De keuze tussen gas- of steenkoolcentrales heeft niet alleen te maken met de efficiëntie of de kostprijs van deze installaties. Er zijn genoeg gas- en steenkoolvoorraden om nog een aantal decennia uit te putten, maar gas heeft het nadeel voor een groot stuk in Russische bodem te liggen. De gasreserves in Europa drogen op, waardoor de rol van Rusland steeds prominenter wordt. Stijgende gasprijzen liggen in het vooruitzicht.

William D’haeseleer, energie-expert van de KU Leuven, gaat ervan uit dat onze toekomstige energiebevoorrading uit een mix zal bestaan.

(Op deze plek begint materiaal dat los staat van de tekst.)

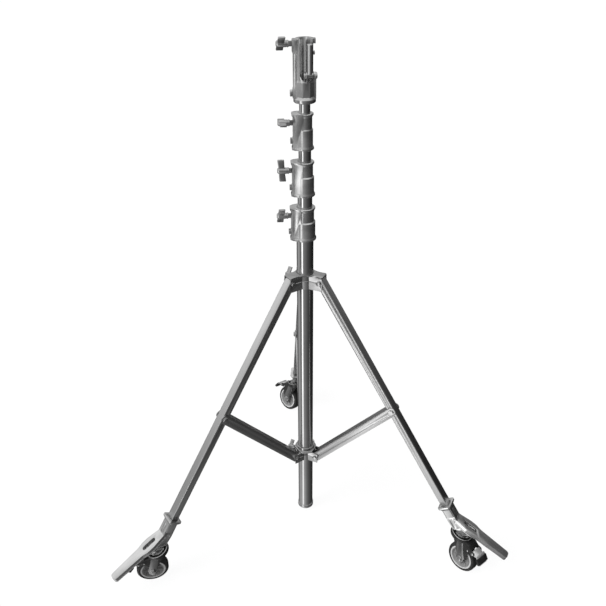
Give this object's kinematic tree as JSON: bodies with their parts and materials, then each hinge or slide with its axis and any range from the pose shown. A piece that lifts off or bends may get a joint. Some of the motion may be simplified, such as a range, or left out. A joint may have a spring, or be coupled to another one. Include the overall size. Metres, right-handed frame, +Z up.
{
  "type": "roller stand for lights",
  "caption": "Telescoping chromed column with winged lock handles and a junior receiver on three folding channel-braced legs with braked casters.",
  "frame": {"origin": "Centre of the column's foot face, on the column's axis; the floor is 12 mm below.", "axes": "+Z up along the column; the rear leg points along +Y; the lock handles point along -X."},
  "size_m": [1.265, 1.1024, 1.6468],
  "materials": {
    "chrome_tube": "polished chrome plating on steel tube",
    "cast_aluminium": "satin die-cast alloy",
    "plated_handle": "bright plated steel",
    "plated_sheet": "pale zinc-plated pressed sheet",
    "brushed_leg": "brushed stainless steel",
    "plated_bolt": "zinc-plated fasteners",
    "black_nylon": "black nylon guide",
    "black_fork": "semi-gloss black paint",
    "black_rubber": "black rubber tread",
    "grey_nylon": "grey moulded wheel core",
    "pedal_steel": "bright plated pressed steel"
  },
  "bodies": {
    "base": {"upper_hub_plate": "plated_sheet", "upper_hub_cheeks": "plated_sheet", "upper_hinge_bolts": "plated_bolt"},
    "upper_knob": {"upper_hub_knob": "plated_handle"},
    "column": {"column_tube": "chrome_tube", "column_end_cap": "cast_aluminium", "collar_3": "cast_aluminium", "collar_3_bolt": "plated_bolt"},
    "handle_3": {"handle_3": "plated_handle"},
    "riser_1": {"riser_1_tube": "chrome_tube", "riser_1_bush": "black_nylon", "collar_2": "cast_aluminium", "collar_2_bolt": "plated_bolt"},
    "handle_2": {"handle_2": "plated_handle"},
    "riser_2": {"riser_2_tube": "chrome_tube", "riser_2_bush": "black_nylon", "collar_1": "cast_aluminium", "collar_1_bolt": "plated_bolt"},
    "handle_1": {"handle_1": "plated_handle"},
    "riser_3": {"riser_3_tube": "chrome_tube", "riser_3_bush": "black_nylon", "head_casting": "cast_aluminium", "head_bolts": "plated_bolt"},
    "head_handle": {"head_handle": "plated_handle"},
    "baby_pin": {"baby_pin": "chrome_tube"},
    "lower_hub": {"lower_hub_plate": "plated_sheet", "lower_hub_cheeks": "plated_sheet", "lower_hub_bolts": "plated_bolt"},
    "lower_knob": {"lower_hub_knob": "plated_handle"},
    "leg_rear": {"leg_tube_rear": "brushed_leg", "foot_casting_rear": "cast_aluminium", "kingpin_rear": "plated_bolt", "brace_pin_rear": "plated_bolt"},
    "brace_rear": {"brace_rear": "brushed_leg"},
    "fork_rear": {"fork_rear": "black_fork", "axle_rear": "plated_bolt"},
    "wheel_rear": {"wheel_core_rear": "grey_nylon", "tyre_rear": "black_rubber"},
    "pedal_rear": {"brake_pedal_rear": "pedal_steel"},
    "leg_left": {"leg_tube_left": "brushed_leg", "foot_casting_left": "cast_aluminium", "kingpin_left": "plated_bolt", "brace_pin_left": "plated_bolt"},
    "brace_left": {"brace_left": "brushed_leg"},
    "fork_left": {"fork_left": "black_fork", "axle_left": "plated_bolt"},
    "wheel_left": {"wheel_core_left": "grey_nylon", "tyre_left": "black_rubber"},
    "pedal_left": {"brake_pedal_left": "pedal_steel"},
    "leg_right": {"leg_tube_right": "brushed_leg", "foot_casting_right": "cast_aluminium", "kingpin_right": "plated_bolt", "brace_pin_right": "plated_bolt"},
    "brace_right": {"brace_right": "brushed_leg"},
    "fork_right": {"fork_right": "black_fork", "axle_right": "plated_bolt"},
    "wheel_right": {"wheel_core_right": "grey_nylon", "tyre_right": "black_rubber"},
    "pedal_right": {"brake_pedal_right": "pedal_steel"}
  },
  "joints": [
    {"name": "column_slide", "type": "slide", "parent": "base", "child": "column", "axis": [0, 0, 1], "range_m": [0, 0.2]},
    {"name": "riser_1_slide", "type": "slide", "parent": "column", "child": "riser_1", "axis": [0, 0, 1], "range_m": [0, 0.95]},
    {"name": "riser_2_slide", "type": "slide", "parent": "riser_1", "child": "riser_2", "axis": [0, 0, 1], "range_m": [0, 0.95]},
    {"name": "riser_3_slide", "type": "slide", "parent": "riser_2", "child": "riser_3", "axis": [0, 0, 1], "range_m": [0, 0.95]},
    {"name": "handle_3_turn", "type": "hinge", "parent": "column", "child": "handle_3", "pos_m": [-0.045, 0, 1.138], "axis": [-1, 0, 0], "range_deg": [0, 270]},
    {"name": "handle_2_turn", "type": "hinge", "parent": "riser_1", "child": "handle_2", "pos_m": [-0.045, 0, 1.2733], "axis": [-1, 0, 0], "range_deg": [0, 270]},
    {"name": "handle_1_turn", "type": "hinge", "parent": "riser_2", "child": "handle_1", "pos_m": [-0.045, 0, 1.4076], "axis": [-1, 0, 0], "range_deg": [0, 270]},
    {"name": "head_handle_turn", "type": "hinge", "parent": "riser_3", "child": "head_handle", "pos_m": [-0.045, 0, 1.6119], "axis": [-1, 0, 0], "range_deg": [0, 270]},
    {"name": "upper_knob_turn", "type": "hinge", "parent": "base", "child": "upper_knob", "pos_m": [-0.03897, 0.0225, 0.93442], "axis": [-0.866, 0.5, 0], "range_deg": [0, 270]},
    {"name": "lower_knob_turn", "type": "hinge", "parent": "lower_hub", "child": "lower_knob", "pos_m": [-0.03897, 0.0225, 0.25177], "axis": [-0.866, 0.5, 0], "range_deg": [0, 270]},
    {"name": "baby_pin_swing", "type": "hinge", "parent": "riser_3", "child": "baby_pin", "pos_m": [0.01234, -0.02129, 1.5359], "axis": [0.9816, 0.1908, 0], "range_deg": [0, 90]},
    {"name": "leg_rear_fold", "type": "hinge", "parent": "base", "child": "leg_rear", "pos_m": [0, 0.054, 0.93442], "axis": [-1, 0, 0], "range_deg": [0, 26]},
    {"name": "brace_rear_fold", "type": "hinge", "parent": "leg_rear", "child": "brace_rear", "pos_m": [0, 0.30599, 0.53887], "axis": [-1, 0, 0], "range_deg": [-59.07, 0]},
    {"name": "caster_rear_swivel", "type": "hinge", "parent": "leg_rear", "child": "fork_rear", "pos_m": [0, 0.57142, 0.12223], "axis": [0, 0.2756, 0.9613], "continuous": true},
    {"name": "wheel_rear_roll", "type": "hinge", "parent": "fork_rear", "child": "wheel_rear", "pos_m": [-0.02877, 0.58146, 0.04133], "axis": [-0.7431, -0.6432, 0.1844], "continuous": true},
    {"name": "pedal_rear_press", "type": "hinge", "parent": "fork_rear", "child": "pedal_rear", "pos_m": [-0.04684, 0.61674, 0.09155], "axis": [-0.7431, -0.6432, 0.1844], "range_deg": [0, 12]},
    {"name": "leg_left_fold", "type": "hinge", "parent": "base", "child": "leg_left", "pos_m": [-0.04677, -0.027, 0.93442], "axis": [0.5, -0.866, 0], "range_deg": [0, 26]},
    {"name": "brace_left_fold", "type": "hinge", "parent": "leg_left", "child": "brace_left", "pos_m": [-0.265, -0.153, 0.53887], "axis": [0.5, -0.866, 0], "range_deg": [-59.07, 0]},
    {"name": "caster_left_swivel", "type": "hinge", "parent": "leg_left", "child": "fork_left", "pos_m": [-0.49486, -0.28571, 0.12223], "axis": [-0.2387, -0.1378, 0.9613], "continuous": true},
    {"name": "wheel_left_roll", "type": "hinge", "parent": "fork_left", "child": "wheel_left", "pos_m": [-0.51795, -0.28206, 0.039], "axis": [0.1851, -0.9782, -0.0943], "continuous": true},
    {"name": "pedal_left_press", "type": "hinge", "parent": "fork_left", "child": "pedal_left", "pos_m": [-0.55754, -0.29425, 0.08776], "axis": [0.1851, -0.9782, -0.0943], "range_deg": [0, 12]},
    {"name": "leg_right_fold", "type": "hinge", "parent": "base", "child": "leg_right", "pos_m": [0.04677, -0.027, 0.93442], "axis": [0.5, 0.866, 0], "range_deg": [0, 26]},
    {"name": "brace_right_fold", "type": "hinge", "parent": "leg_right", "child": "brace_right", "pos_m": [0.265, -0.153, 0.53887], "axis": [0.5, 0.866, 0], "range_deg": [-59.07, 0]},
    {"name": "caster_right_swivel", "type": "hinge", "parent": "leg_right", "child": "fork_right", "pos_m": [0.49486, -0.28571, 0.12223], "axis": [0.2387, -0.1378, 0.9613], "continuous": true},
    {"name": "wheel_right_roll", "type": "hinge", "parent": "fork_right", "child": "wheel_right", "pos_m": [0.5021, -0.30849, 0.03915], "axis": [0.7754, 0.6229, -0.1033], "continuous": true},
    {"name": "pedal_right_press", "type": "hinge", "parent": "fork_right", "child": "pedal_right", "pos_m": [0.53173, -0.33727, 0.088], "axis": [0.7754, 0.6229, -0.1033], "range_deg": [0, 12]},
    {"name": "lower_hub_slide", "type": "slide", "parent": "base", "child": "lower_hub", "axis": [0, 0, 1], "range_m": [-0.1664, 0]}
  ],
  "couplings": [
    {"joint": "leg_left_fold", "follows": "leg_rear_fold", "ratio": 1},
    {"joint": "leg_right_fold", "follows": "leg_rear_fold", "ratio": 1},
    {"joint": "brace_rear_fold", "follows": "leg_rear_fold", "ratio": -2.2717},
    {"joint": "brace_left_fold", "follows": "leg_rear_fold", "ratio": -2.2717},
    {"joint": "brace_right_fold", "follows": "leg_rear_fold", "ratio": -2.2717},
    {"joint": "lower_hub_slide", "follows": "leg_rear_fold", "m_per_rad": -0.36655}
  ]
}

Wat hem betreft hoort kernenergie daar ook bij. Her en der gaan zelfs al voorzichtige stemmen op voor de bouw van een nieuwe kerncentrale. Het idee is politiek nagenoeg onverkoopbaar, maar economisch gezien zou het niet zo gek zijn. Nucleaire energie kan grote volumes aan, produceert geen CO2 en laat relatief weinig afval achter.

De Belgische elektriciteitsprijzen zijn al bij de hoogste van Europa, ondanks de aanwezigheid van goedkope elektriciteit uit afgeschreven kerncentrales. De nadelen? Het is peperduur om zo’n installatie te bouwen en in België zou het meer dan twee decennia duren om er eentje neer te zetten.

En nu?
Op korte termijn ziet de situatie er dus meer dan zorgwekkend uit. Black-outs, zeker in landelijke gebieden, behoren steeds meer tot de mogelijkheden. De bouw van nieuwe productiecapaciteit kost jaren. Reden te meer om dringend een geïntegreerd energiebeleid uit te schrijven. Het versnellen van de geplande investeringen kan een goed begin zijn. Langetermijnafspraken met de producenten zijn de volgende logische stap.

België heeft nood aan een toekomstmodel dat meerdere decennia overleeft. Het Belgische energiebeleid moet zich inschrijven in een Europees beleid dat de capaciteit en efficiëntie verhoogt en de markt onafhankelijk reguleert.
De toekomst is aan groene energie, maar die kan onze energiebevoorrading nog niet garanderen. Als we realistisch en pragmatisch zijn, zetten we intussen in op het behoud van onze levensstandaard en economisch concurrentievermogen – met respect voor veiligheidsnormen en milieudoelstellingen. Maar om het licht te laten branden, hebben we bewindslui nodig die het licht zien.